## WHAT IS NEEDED
Count how many lines contain "bends" and reply with that number only.

## WORKING DATA
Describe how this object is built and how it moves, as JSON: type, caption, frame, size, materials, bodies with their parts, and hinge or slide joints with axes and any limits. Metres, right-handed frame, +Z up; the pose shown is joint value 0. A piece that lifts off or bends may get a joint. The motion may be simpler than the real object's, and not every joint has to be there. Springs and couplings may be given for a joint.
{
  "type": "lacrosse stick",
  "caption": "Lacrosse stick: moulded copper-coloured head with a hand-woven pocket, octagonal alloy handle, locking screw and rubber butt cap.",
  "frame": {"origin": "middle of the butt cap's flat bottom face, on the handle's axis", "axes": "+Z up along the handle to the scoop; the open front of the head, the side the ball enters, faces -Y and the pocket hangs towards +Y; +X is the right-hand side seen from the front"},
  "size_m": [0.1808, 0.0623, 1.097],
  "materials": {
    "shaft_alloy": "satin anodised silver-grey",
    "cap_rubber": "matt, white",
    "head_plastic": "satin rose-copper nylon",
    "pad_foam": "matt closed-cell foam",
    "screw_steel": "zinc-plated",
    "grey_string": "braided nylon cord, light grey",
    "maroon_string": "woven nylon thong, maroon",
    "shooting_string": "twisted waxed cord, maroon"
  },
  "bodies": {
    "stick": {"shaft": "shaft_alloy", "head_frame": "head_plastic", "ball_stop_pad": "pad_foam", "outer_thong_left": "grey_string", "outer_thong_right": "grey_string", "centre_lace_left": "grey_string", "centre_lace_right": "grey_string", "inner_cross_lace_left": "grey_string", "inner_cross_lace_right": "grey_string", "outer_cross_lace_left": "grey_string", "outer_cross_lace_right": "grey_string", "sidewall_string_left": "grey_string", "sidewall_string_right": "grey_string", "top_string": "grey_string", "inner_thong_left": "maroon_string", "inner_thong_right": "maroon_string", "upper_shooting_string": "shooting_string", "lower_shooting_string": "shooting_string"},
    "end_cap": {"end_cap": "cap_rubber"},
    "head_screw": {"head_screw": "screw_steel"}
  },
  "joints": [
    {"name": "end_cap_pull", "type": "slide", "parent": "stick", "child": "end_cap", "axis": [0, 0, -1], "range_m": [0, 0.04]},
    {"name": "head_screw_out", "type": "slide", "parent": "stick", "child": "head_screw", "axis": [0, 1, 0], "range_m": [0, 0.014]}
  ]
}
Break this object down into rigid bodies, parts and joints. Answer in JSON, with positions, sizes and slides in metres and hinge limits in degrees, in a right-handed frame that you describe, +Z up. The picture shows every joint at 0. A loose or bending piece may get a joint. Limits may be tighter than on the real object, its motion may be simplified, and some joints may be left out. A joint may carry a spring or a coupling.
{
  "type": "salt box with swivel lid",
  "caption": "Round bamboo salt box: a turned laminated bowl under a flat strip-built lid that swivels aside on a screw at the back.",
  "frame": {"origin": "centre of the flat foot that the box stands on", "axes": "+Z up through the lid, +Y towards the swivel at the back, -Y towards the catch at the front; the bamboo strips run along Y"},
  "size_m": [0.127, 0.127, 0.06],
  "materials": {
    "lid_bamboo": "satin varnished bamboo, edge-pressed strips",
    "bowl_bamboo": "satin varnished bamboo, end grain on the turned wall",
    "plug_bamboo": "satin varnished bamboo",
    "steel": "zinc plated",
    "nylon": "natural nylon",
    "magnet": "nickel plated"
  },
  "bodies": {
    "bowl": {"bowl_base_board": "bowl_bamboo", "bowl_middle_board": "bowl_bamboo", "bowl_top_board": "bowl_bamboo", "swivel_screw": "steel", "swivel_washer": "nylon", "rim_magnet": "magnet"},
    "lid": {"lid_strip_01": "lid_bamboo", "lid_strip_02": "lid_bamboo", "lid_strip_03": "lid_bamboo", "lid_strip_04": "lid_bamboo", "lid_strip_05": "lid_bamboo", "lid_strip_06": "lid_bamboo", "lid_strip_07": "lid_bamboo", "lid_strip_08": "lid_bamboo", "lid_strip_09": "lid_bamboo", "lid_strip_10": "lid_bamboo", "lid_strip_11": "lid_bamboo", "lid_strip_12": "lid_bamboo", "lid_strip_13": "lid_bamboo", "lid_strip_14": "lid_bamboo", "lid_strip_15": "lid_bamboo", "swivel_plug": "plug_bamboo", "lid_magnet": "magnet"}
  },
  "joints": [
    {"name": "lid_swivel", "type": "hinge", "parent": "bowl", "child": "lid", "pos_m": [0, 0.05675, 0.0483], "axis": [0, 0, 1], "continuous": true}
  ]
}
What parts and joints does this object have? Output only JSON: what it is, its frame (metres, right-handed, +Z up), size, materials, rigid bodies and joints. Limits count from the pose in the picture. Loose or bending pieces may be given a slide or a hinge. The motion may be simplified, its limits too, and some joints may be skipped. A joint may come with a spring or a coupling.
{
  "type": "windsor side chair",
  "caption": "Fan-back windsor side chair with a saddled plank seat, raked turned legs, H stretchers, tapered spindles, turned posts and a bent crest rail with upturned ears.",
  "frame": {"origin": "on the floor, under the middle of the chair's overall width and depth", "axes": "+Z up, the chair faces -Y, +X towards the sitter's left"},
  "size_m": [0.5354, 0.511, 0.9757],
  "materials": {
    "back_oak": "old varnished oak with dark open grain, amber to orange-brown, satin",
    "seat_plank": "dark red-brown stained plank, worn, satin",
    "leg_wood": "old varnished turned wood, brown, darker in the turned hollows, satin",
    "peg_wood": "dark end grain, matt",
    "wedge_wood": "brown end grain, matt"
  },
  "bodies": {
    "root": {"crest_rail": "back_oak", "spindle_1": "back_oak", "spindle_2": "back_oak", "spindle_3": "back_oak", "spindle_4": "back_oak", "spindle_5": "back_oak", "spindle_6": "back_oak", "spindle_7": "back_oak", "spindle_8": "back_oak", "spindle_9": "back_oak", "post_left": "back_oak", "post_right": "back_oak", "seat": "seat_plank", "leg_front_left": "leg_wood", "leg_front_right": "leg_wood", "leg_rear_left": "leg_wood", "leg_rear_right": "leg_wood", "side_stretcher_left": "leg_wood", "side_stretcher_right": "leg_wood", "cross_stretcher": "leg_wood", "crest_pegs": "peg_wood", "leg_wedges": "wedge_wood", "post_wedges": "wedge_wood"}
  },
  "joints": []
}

* * *

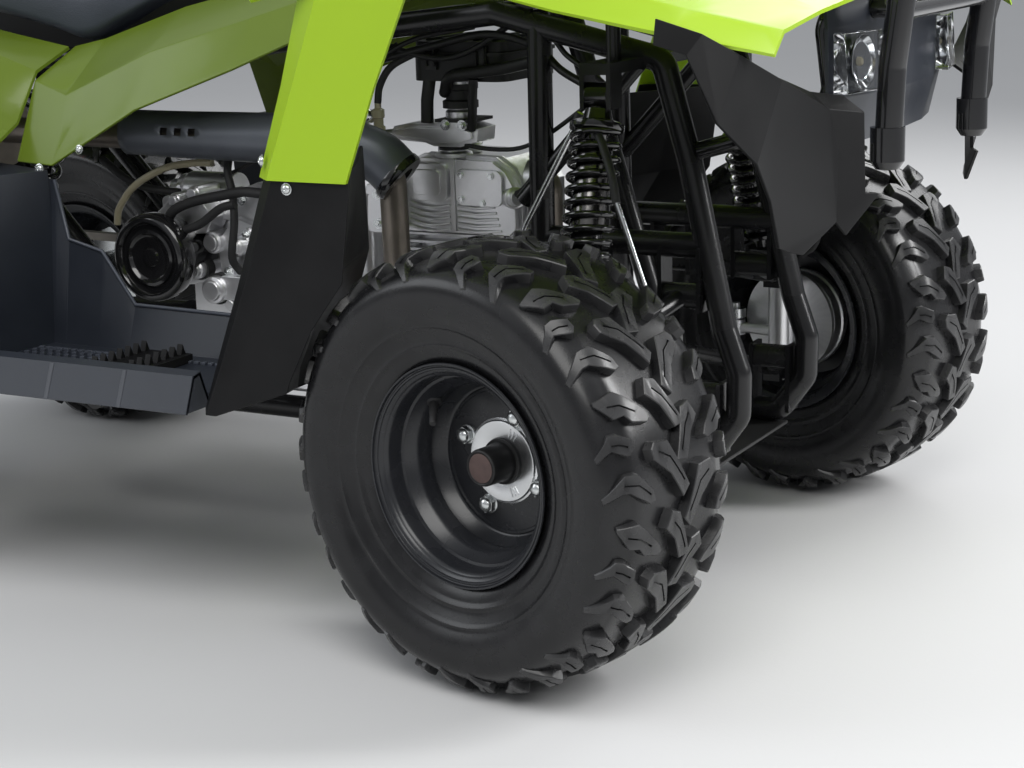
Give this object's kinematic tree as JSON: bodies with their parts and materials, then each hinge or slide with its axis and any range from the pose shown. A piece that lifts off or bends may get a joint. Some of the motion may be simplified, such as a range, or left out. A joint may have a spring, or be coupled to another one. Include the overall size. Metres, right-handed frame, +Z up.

...

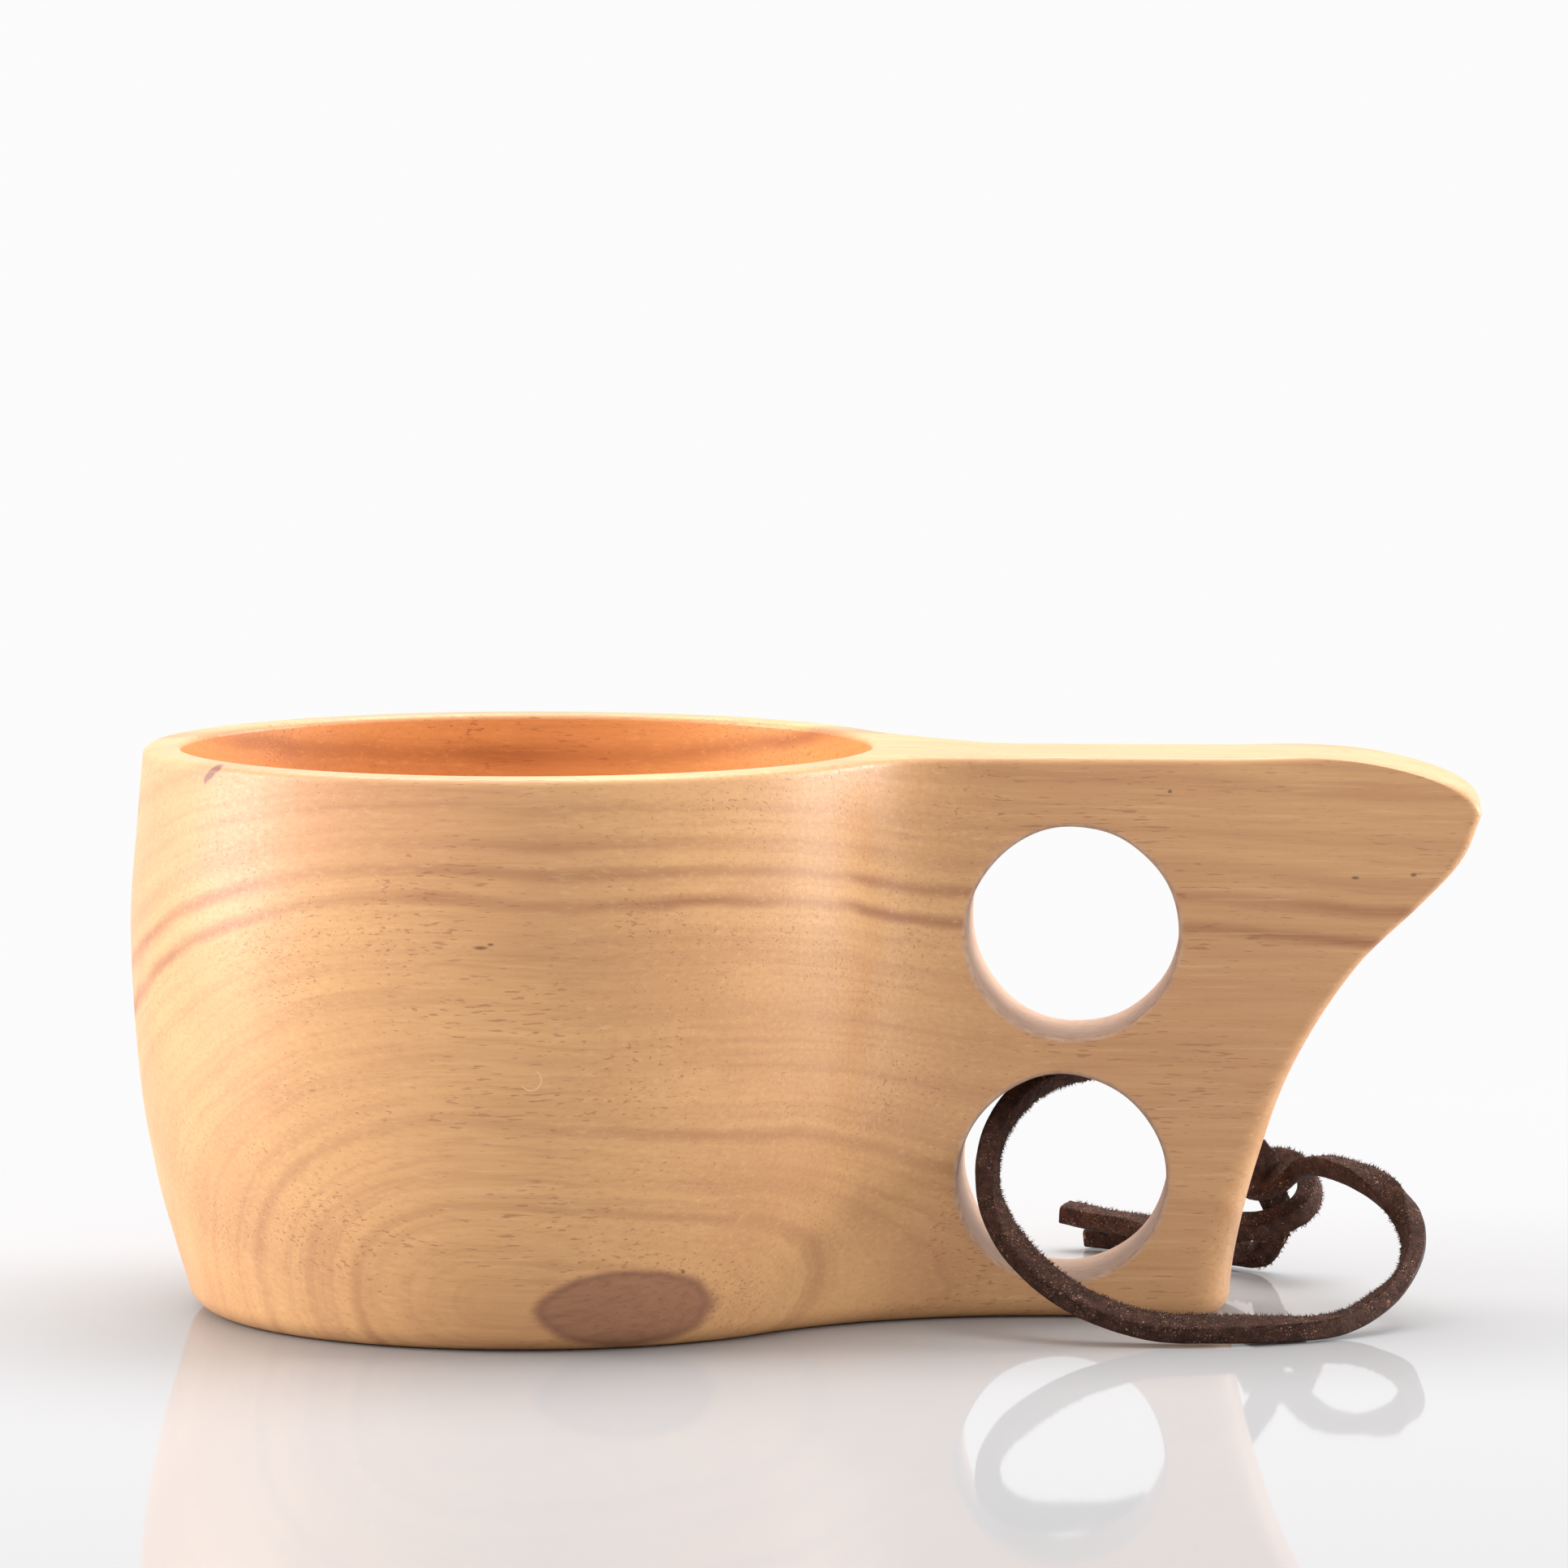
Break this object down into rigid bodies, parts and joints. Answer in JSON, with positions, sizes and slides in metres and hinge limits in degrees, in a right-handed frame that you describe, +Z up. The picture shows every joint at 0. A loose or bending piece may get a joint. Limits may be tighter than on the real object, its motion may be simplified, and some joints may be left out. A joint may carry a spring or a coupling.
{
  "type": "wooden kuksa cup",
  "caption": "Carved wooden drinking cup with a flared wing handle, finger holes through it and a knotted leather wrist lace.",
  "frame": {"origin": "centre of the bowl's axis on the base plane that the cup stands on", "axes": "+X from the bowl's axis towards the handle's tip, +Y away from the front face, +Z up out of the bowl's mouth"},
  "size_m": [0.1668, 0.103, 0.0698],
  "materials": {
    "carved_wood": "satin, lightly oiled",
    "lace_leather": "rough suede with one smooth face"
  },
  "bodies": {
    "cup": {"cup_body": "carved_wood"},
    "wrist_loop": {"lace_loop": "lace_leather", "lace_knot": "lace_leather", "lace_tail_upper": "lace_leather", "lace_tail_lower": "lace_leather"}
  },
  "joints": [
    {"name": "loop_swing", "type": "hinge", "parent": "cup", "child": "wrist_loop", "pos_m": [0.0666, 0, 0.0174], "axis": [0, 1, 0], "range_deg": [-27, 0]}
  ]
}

## EXPECTED OUTPUT
2